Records
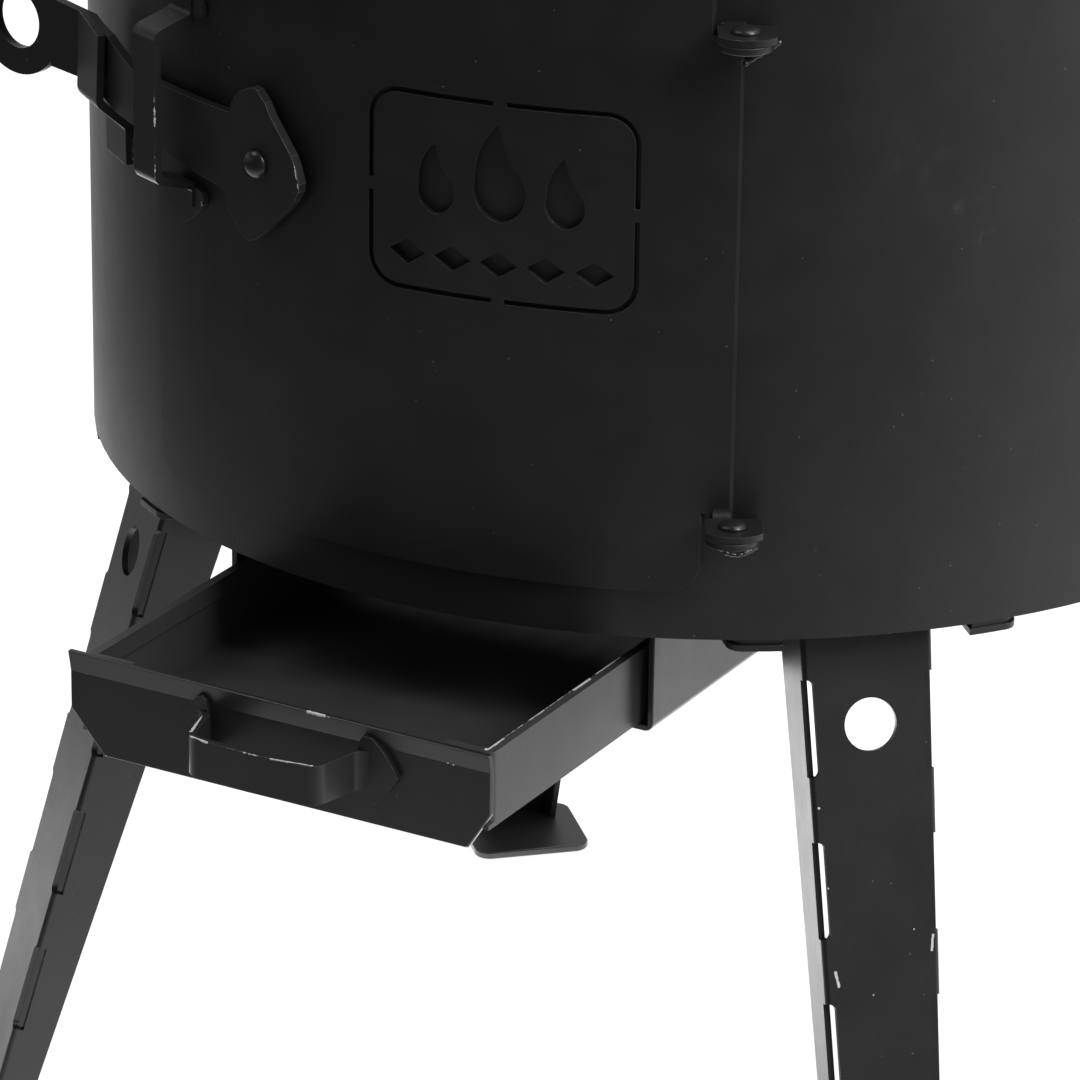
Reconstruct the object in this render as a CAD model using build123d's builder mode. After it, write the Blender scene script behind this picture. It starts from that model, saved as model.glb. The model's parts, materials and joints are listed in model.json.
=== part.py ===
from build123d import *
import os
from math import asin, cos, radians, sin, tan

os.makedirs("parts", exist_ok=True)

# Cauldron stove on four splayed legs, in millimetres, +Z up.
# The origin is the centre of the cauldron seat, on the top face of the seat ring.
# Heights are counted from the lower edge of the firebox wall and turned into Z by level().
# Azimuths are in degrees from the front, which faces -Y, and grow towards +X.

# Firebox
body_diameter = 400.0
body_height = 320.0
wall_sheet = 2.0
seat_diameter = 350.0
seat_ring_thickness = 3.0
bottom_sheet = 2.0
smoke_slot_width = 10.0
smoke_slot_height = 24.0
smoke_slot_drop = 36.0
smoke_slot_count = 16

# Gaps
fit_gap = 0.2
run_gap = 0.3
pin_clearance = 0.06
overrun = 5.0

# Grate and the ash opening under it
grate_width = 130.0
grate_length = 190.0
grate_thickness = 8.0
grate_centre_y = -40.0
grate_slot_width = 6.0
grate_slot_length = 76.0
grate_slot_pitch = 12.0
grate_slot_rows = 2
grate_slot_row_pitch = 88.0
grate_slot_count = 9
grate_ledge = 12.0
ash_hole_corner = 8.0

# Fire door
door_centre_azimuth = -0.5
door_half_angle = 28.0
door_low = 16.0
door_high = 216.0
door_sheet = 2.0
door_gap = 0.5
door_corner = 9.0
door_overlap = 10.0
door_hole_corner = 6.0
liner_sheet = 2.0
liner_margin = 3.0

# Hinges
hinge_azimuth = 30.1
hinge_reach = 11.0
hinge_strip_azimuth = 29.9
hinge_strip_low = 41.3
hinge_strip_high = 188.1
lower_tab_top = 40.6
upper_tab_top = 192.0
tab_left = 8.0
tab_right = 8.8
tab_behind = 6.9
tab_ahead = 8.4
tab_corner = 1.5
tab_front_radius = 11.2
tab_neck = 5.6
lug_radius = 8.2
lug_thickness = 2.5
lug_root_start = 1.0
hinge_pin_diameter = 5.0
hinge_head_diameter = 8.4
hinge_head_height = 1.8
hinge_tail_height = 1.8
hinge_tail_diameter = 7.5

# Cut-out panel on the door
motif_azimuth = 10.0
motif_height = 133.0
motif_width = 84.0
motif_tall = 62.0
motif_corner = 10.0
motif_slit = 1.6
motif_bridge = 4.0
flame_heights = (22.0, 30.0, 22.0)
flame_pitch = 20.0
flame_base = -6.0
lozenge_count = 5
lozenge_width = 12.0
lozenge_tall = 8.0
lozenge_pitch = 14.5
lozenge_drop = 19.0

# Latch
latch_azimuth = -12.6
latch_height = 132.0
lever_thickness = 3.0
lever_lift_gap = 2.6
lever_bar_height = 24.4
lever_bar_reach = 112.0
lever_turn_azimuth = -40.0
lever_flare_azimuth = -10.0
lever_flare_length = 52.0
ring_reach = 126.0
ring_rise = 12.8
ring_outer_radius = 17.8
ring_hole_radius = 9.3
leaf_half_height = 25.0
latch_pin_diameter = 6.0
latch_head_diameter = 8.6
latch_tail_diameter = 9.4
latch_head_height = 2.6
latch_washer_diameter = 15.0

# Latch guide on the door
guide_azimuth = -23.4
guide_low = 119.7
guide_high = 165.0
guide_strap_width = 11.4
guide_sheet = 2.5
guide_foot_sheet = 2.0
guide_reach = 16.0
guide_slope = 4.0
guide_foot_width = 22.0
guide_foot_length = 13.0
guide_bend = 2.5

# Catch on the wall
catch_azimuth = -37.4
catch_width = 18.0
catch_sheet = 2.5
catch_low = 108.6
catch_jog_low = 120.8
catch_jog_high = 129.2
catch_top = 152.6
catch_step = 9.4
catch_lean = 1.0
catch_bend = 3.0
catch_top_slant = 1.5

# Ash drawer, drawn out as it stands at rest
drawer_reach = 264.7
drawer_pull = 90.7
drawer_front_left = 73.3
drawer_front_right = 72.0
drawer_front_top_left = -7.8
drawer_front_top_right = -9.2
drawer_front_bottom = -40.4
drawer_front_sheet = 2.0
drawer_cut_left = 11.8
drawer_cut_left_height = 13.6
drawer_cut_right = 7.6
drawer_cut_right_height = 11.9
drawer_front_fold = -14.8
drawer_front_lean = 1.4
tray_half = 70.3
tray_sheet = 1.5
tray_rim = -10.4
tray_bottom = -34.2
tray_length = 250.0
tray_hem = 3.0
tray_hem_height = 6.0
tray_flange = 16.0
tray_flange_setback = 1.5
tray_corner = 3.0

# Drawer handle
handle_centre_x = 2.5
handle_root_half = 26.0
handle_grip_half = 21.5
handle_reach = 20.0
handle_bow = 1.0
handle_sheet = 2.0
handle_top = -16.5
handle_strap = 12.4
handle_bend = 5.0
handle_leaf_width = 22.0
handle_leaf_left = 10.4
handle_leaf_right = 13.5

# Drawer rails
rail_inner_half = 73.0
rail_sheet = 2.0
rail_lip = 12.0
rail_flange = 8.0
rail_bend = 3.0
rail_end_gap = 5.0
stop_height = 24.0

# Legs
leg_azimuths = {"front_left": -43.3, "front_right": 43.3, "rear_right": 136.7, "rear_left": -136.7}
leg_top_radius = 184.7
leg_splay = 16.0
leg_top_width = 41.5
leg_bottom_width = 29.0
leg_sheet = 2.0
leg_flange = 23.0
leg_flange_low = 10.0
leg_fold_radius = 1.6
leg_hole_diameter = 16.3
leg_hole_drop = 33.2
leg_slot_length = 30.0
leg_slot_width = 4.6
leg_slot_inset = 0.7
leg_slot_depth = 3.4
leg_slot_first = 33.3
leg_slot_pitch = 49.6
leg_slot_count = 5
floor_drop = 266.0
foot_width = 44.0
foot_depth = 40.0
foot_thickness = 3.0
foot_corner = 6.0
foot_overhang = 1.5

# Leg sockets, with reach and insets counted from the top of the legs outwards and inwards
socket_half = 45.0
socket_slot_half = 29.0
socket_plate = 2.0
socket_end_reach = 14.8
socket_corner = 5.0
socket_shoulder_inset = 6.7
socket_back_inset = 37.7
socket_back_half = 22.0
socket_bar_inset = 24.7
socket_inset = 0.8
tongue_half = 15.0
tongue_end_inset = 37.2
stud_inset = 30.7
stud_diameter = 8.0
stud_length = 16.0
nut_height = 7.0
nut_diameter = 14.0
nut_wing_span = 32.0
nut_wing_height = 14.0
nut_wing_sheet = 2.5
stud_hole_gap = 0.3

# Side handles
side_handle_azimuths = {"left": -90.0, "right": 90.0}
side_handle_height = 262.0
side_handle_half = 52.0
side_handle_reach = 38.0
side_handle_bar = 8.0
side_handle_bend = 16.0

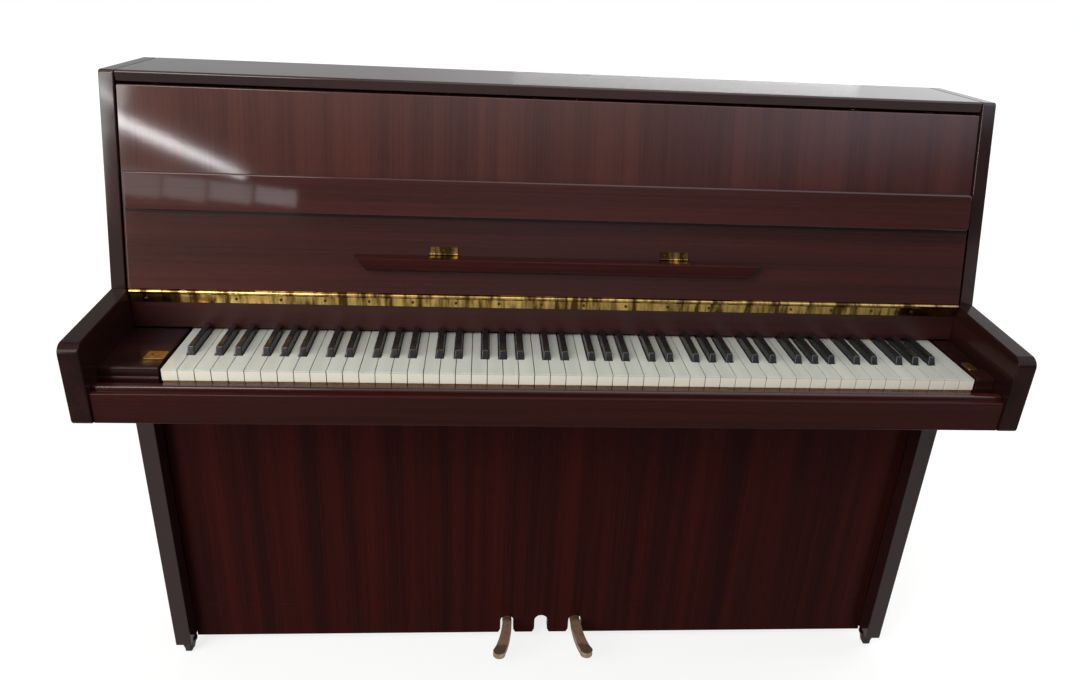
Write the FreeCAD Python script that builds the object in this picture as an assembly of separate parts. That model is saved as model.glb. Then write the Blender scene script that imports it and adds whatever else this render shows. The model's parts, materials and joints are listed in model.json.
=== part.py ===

### What you need to do
Print all the data exactly.

### Solution for this problem
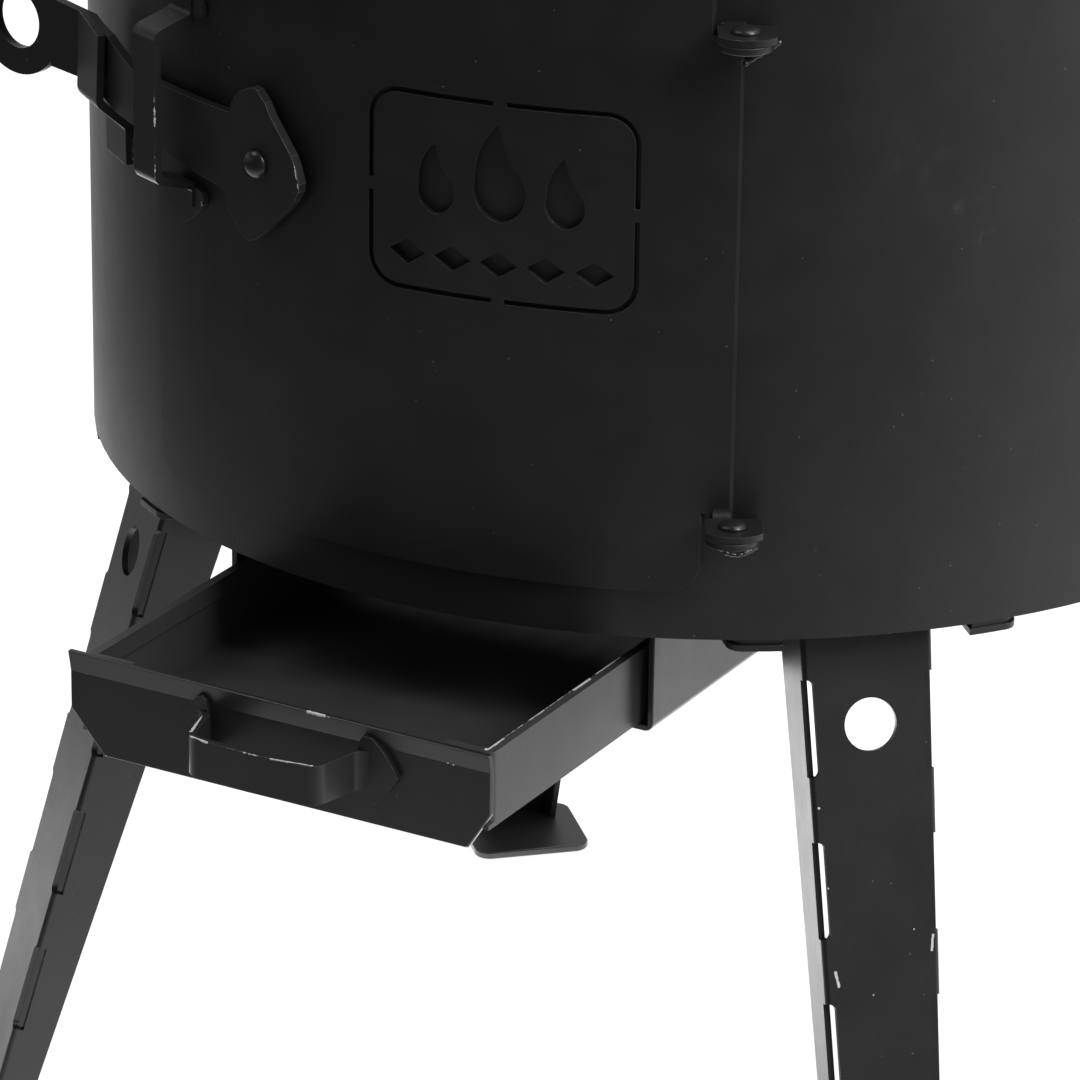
Reconstruct the object in this render as a CAD model using build123d's builder mode. After it, write the Blender scene script behind this picture. It starts from that model, saved as model.glb. The model's parts, materials and joints are listed in model.json.
=== part.py ===
from build123d import *
import os
from math import asin, cos, radians, sin, tan

os.makedirs("parts", exist_ok=True)

# Cauldron stove on four splayed legs, in millimetres, +Z up.
# The origin is the centre of the cauldron seat, on the top face of the seat ring.
# Heights are counted from the lower edge of the firebox wall and turned into Z by level().
# Azimuths are in degrees from the front, which faces -Y, and grow towards +X.

# Firebox
body_diameter = 400.0
body_height = 320.0
wall_sheet = 2.0
seat_diameter = 350.0
seat_ring_thickness = 3.0
bottom_sheet = 2.0
smoke_slot_width = 10.0
smoke_slot_height = 24.0
smoke_slot_drop = 36.0
smoke_slot_count = 16

# Gaps
fit_gap = 0.2
run_gap = 0.3
pin_clearance = 0.06
overrun = 5.0

# Grate and the ash opening under it
grate_width = 130.0
grate_length = 190.0
grate_thickness = 8.0
grate_centre_y = -40.0
grate_slot_width = 6.0
grate_slot_length = 76.0
grate_slot_pitch = 12.0
grate_slot_rows = 2
grate_slot_row_pitch = 88.0
grate_slot_count = 9
grate_ledge = 12.0
ash_hole_corner = 8.0

# Fire door
door_centre_azimuth = -0.5
door_half_angle = 28.0
door_low = 16.0
door_high = 216.0
door_sheet = 2.0
door_gap = 0.5
door_corner = 9.0
door_overlap = 10.0
door_hole_corner = 6.0
liner_sheet = 2.0
liner_margin = 3.0

# Hinges
hinge_azimuth = 30.1
hinge_reach = 11.0
hinge_strip_azimuth = 29.9
hinge_strip_low = 41.3
hinge_strip_high = 188.1
lower_tab_top = 40.6
upper_tab_top = 192.0
tab_left = 8.0
tab_right = 8.8
tab_behind = 6.9
tab_ahead = 8.4
tab_corner = 1.5
tab_front_radius = 11.2
tab_neck = 5.6
lug_radius = 8.2
lug_thickness = 2.5
lug_root_start = 1.0
hinge_pin_diameter = 5.0
hinge_head_diameter = 8.4
hinge_head_height = 1.8
hinge_tail_height = 1.8
hinge_tail_diameter = 7.5

# Cut-out panel on the door
motif_azimuth = 10.0
motif_height = 133.0
motif_width = 84.0
motif_tall = 62.0
motif_corner = 10.0
motif_slit = 1.6
motif_bridge = 4.0
flame_heights = (22.0, 30.0, 22.0)
flame_pitch = 20.0
flame_base = -6.0
lozenge_count = 5
lozenge_width = 12.0
lozenge_tall = 8.0
lozenge_pitch = 14.5
lozenge_drop = 19.0

# Latch
latch_azimuth = -12.6
latch_height = 132.0
lever_thickness = 3.0
lever_lift_gap = 2.6
lever_bar_height = 24.4
lever_bar_reach = 112.0
lever_turn_azimuth = -40.0
lever_flare_azimuth = -10.0
lever_flare_length = 52.0
ring_reach = 126.0
ring_rise = 12.8
ring_outer_radius = 17.8
ring_hole_radius = 9.3
leaf_half_height = 25.0
latch_pin_diameter = 6.0
latch_head_diameter = 8.6
latch_tail_diameter = 9.4
latch_head_height = 2.6
latch_washer_diameter = 15.0

# Latch guide on the door
guide_azimuth = -23.4
guide_low = 119.7
guide_high = 165.0
guide_strap_width = 11.4
guide_sheet = 2.5
guide_foot_sheet = 2.0
guide_reach = 16.0
guide_slope = 4.0
guide_foot_width = 22.0
guide_foot_length = 13.0
guide_bend = 2.5

# Catch on the wall
catch_azimuth = -37.4
catch_width = 18.0
catch_sheet = 2.5
catch_low = 108.6
catch_jog_low = 120.8
catch_jog_high = 129.2
catch_top = 152.6
catch_step = 9.4
catch_lean = 1.0
catch_bend = 3.0
catch_top_slant = 1.5

# Ash drawer, drawn out as it stands at rest
drawer_reach = 264.7
drawer_pull = 90.7
drawer_front_left = 73.3
drawer_front_right = 72.0
drawer_front_top_left = -7.8
drawer_front_top_right = -9.2
drawer_front_bottom = -40.4
drawer_front_sheet = 2.0
drawer_cut_left = 11.8
drawer_cut_left_height = 13.6
drawer_cut_right = 7.6
drawer_cut_right_height = 11.9
drawer_front_fold = -14.8
drawer_front_lean = 1.4
tray_half = 70.3
tray_sheet = 1.5
tray_rim = -10.4
tray_bottom = -34.2
tray_length = 250.0
tray_hem = 3.0
tray_hem_height = 6.0
tray_flange = 16.0
tray_flange_setback = 1.5
tray_corner = 3.0

# Drawer handle
handle_centre_x = 2.5
handle_root_half = 26.0
handle_grip_half = 21.5
handle_reach = 20.0
handle_bow = 1.0
handle_sheet = 2.0
handle_top = -16.5
handle_strap = 12.4
handle_bend = 5.0
handle_leaf_width = 22.0
handle_leaf_left = 10.4
handle_leaf_right = 13.5

# Drawer rails
rail_inner_half = 73.0
rail_sheet = 2.0
rail_lip = 12.0
rail_flange = 8.0
rail_bend = 3.0
rail_end_gap = 5.0
stop_height = 24.0

# Legs
leg_azimuths = {"front_left": -43.3, "front_right": 43.3, "rear_right": 136.7, "rear_left": -136.7}
leg_top_radius = 184.7
leg_splay = 16.0
leg_top_width = 41.5
leg_bottom_width = 29.0
leg_sheet = 2.0
leg_flange = 23.0
leg_flange_low = 10.0
leg_fold_radius = 1.6
leg_hole_diameter = 16.3
leg_hole_drop = 33.2
leg_slot_length = 30.0
leg_slot_width = 4.6
leg_slot_inset = 0.7
leg_slot_depth = 3.4
leg_slot_first = 33.3
leg_slot_pitch = 49.6
leg_slot_count = 5
floor_drop = 266.0
foot_width = 44.0
foot_depth = 40.0
foot_thickness = 3.0
foot_corner = 6.0
foot_overhang = 1.5

# Leg sockets, with reach and insets counted from the top of the legs outwards and inwards
socket_half = 45.0
socket_slot_half = 29.0
socket_plate = 2.0
socket_end_reach = 14.8
socket_corner = 5.0
socket_shoulder_inset = 6.7
socket_back_inset = 37.7
socket_back_half = 22.0
socket_bar_inset = 24.7
socket_inset = 0.8
tongue_half = 15.0
tongue_end_inset = 37.2
stud_inset = 30.7
stud_diameter = 8.0
stud_length = 16.0
nut_height = 7.0
nut_diameter = 14.0
nut_wing_span = 32.0
nut_wing_height = 14.0
nut_wing_sheet = 2.5
stud_hole_gap = 0.3

# Side handles
side_handle_azimuths = {"left": -90.0, "right": 90.0}
side_handle_height = 262.0
side_handle_half = 52.0
side_handle_reach = 38.0
side_handle_bar = 8.0
side_handle_bend = 16.0

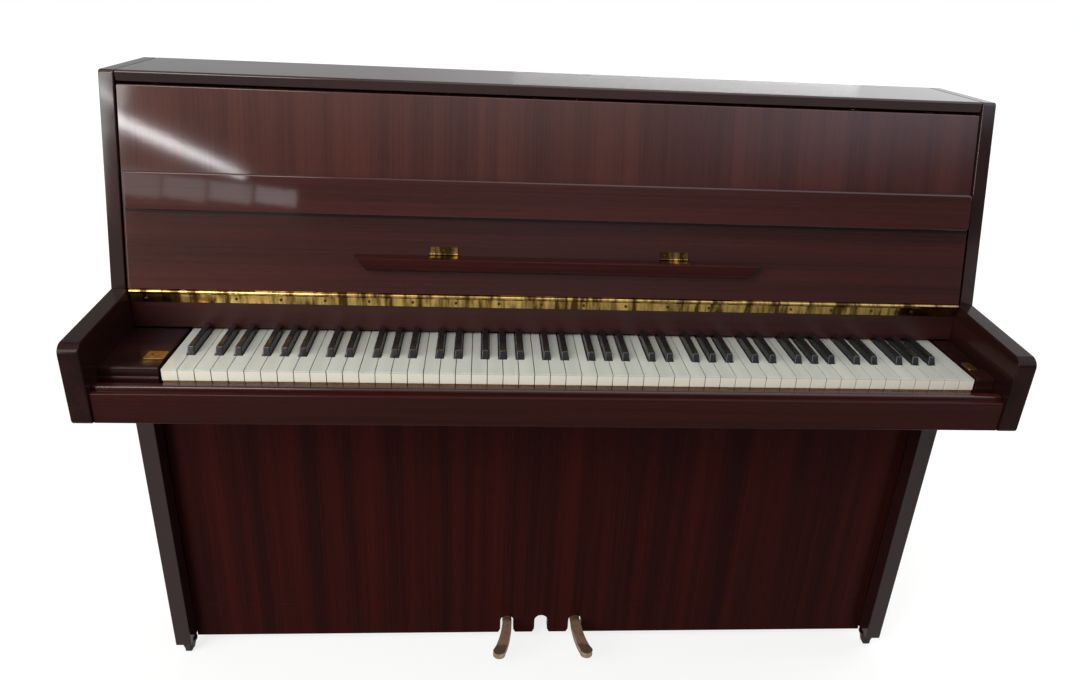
Write the FreeCAD Python script that builds the object in this picture as an assembly of separate parts. That model is saved as model.glb. Then write the Blender scene script that imports it and adds whatever else this render shows. The model's parts, materials and joints are listed in model.json.
=== part.py ===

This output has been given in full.